DescriptionUS patent 1119732 Nikola Tesla 1907 Apparatus for transmitting electrical energy.png
English: Drawing from US patent no. 1119732, "Apparatus for transmitting electrical energy", filed May 4, 1907 by inventor Nikola Tesla.
It consists of a design for a wireless power transmitter. The circuit is an advanced version of his Tesla coil which he called a "magnifying transmitter" which Tesla had been developing since around 1896 and in 1900 installed in his Colorado Springs laboratory. At the base of the tower, a capacitor (G) is connected to the primary winding (C) of an air core transformer. When an oscillating current from a generator (not shown) is applied to the primary, it creates resonant oscillating currents that induce a very high oscillating voltage in the secondary winding (A). One end of the secondary is grounded (E) while the other end is connected to a tall, thin "resonator" coil (B) The top end of the resonator coil is connected through a vertical metal pipe (B') to a large torus-shaped sheet metal capacitive terminal (P) at the top of the tower.

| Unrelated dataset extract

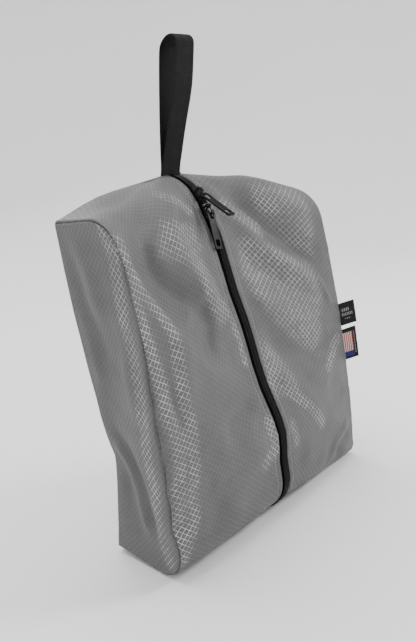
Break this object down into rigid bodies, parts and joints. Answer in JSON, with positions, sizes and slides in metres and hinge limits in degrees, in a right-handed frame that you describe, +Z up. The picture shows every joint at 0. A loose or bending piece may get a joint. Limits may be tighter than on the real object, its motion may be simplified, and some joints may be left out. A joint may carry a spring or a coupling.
{
  "type": "shoe bag",
  "caption": "Boxy zippered shoe bag of thin ripstop fabric with side gussets, a double-slider zipper down the front and over the top, and a webbing carrying loop",
  "frame": {"origin": "on the floor under the middle of the overall box, with the bag standing on its base", "axes": "+X to the right as the zipped front is looked at, -Y out of the front, +Z up"},
  "size_m": [0.3206, 0.1266, 0.5191],
  "materials": {
    "ripstop_fabric": "coated nylon ripstop, soft satin",
    "binding_tape": "matte woven tape",
    "zipper_tape": "matte knitted tape",
    "zipper_coil": "dull nylon coil",
    "slider_metal": "black enamel, worn at its edges",
    "webbing": "ribbed nylon webbing",
    "label_black": "woven label",
    "label_printed": "woven label with plain bands"
  },
  "bodies": {
    "bag": {"body_panel_left": "ripstop_fabric", "body_panel_right": "ripstop_fabric", "gusset_left": "ripstop_fabric", "gusset_right": "ripstop_fabric", "back_panel": "ripstop_fabric", "gusset_binding_left": "binding_tape", "gusset_binding_right": "binding_tape", "back_binding_top_left": "binding_tape", "back_binding_top_right": "binding_tape", "back_binding_bottom_left": "binding_tape", "back_binding_bottom_right": "binding_tape", "label_upper": "label_black", "label_lower": "label_printed", "zipper_tape_left": "zipper_tape", "zipper_tape_right": "zipper_tape", "zipper_coil_left": "zipper_coil", "zipper_coil_right": "zipper_coil", "zipper_stop_top": "zipper_coil", "zipper_stop_bottom": "zipper_coil", "loop_tails": "webbing"},
    "upper_slider": {"upper_slider_body": "slider_metal", "upper_slider_bail": "slider_metal"},
    "upper_pull": {"upper_pull": "slider_metal"},
    "lower_slider": {"lower_slider_body": "slider_metal", "lower_slider_bail": "slider_metal"},
    "lower_pull": {"lower_pull": "slider_metal"},
    "carrying_loop": {"carrying_loop": "webbing"}
  },
  "joints": [
    {"name": "upper_slider_run", "type": "hinge", "parent": "bag", "child": "upper_slider", "pos_m": [-0.00731, 0.06023, 0.31594], "axis": [-1, 0, 0], "range_deg": [0, 26]},
    {"name": "upper_pull_swing", "type": "hinge", "parent": "upper_slider", "child": "upper_pull", "pos_m": [-0.00731, 0.00356, 0.3499], "axis": [-1, 0, 0], "range_deg": [0, 60]},
    {"name": "lower_slider_run", "type": "hinge", "parent": "bag", "child": "lower_slider", "pos_m": [-0.00731, 0.73322, 0.028], "axis": [1, 0, 0], "range_deg": [0, 20.5]},
    {"name": "lower_pull_swing", "type": "hinge", "parent": "lower_slider", "child": "lower_pull", "pos_m": [-0.00731, -0.00342, 0.33489], "axis": [-1, 0, 0], "range_deg": [0, 42]},
    {"name": "carrying_loop_fold", "type": "hinge", "parent": "bag", "child": "carrying_loop", "pos_m": [-0.00731, 0.04812, 0.379], "axis": [1, 0, 0], "range_deg": [-105, 45], "stiffness_Nm_per_rad": 0.03}
  ]
}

The resonator coil is tuned to resonance with the transformer and steps up the voltage still further, to millions of volts on the top terminal. The rounded shape of the top terminal is designed to prevent air breakdown and arc discharges. Tesla believed this device could transmit power long distances without wires into homes and factories by exciting standing waves of current in the Earth. In 1901 Tesla began construction of a wireless transmitter based on this design, now called the Wardenclyffe tower, at Shoreham, Long Island, New York. The station was never finished and was torn down in 1916. There is no evidence he achieved long distance power transmission.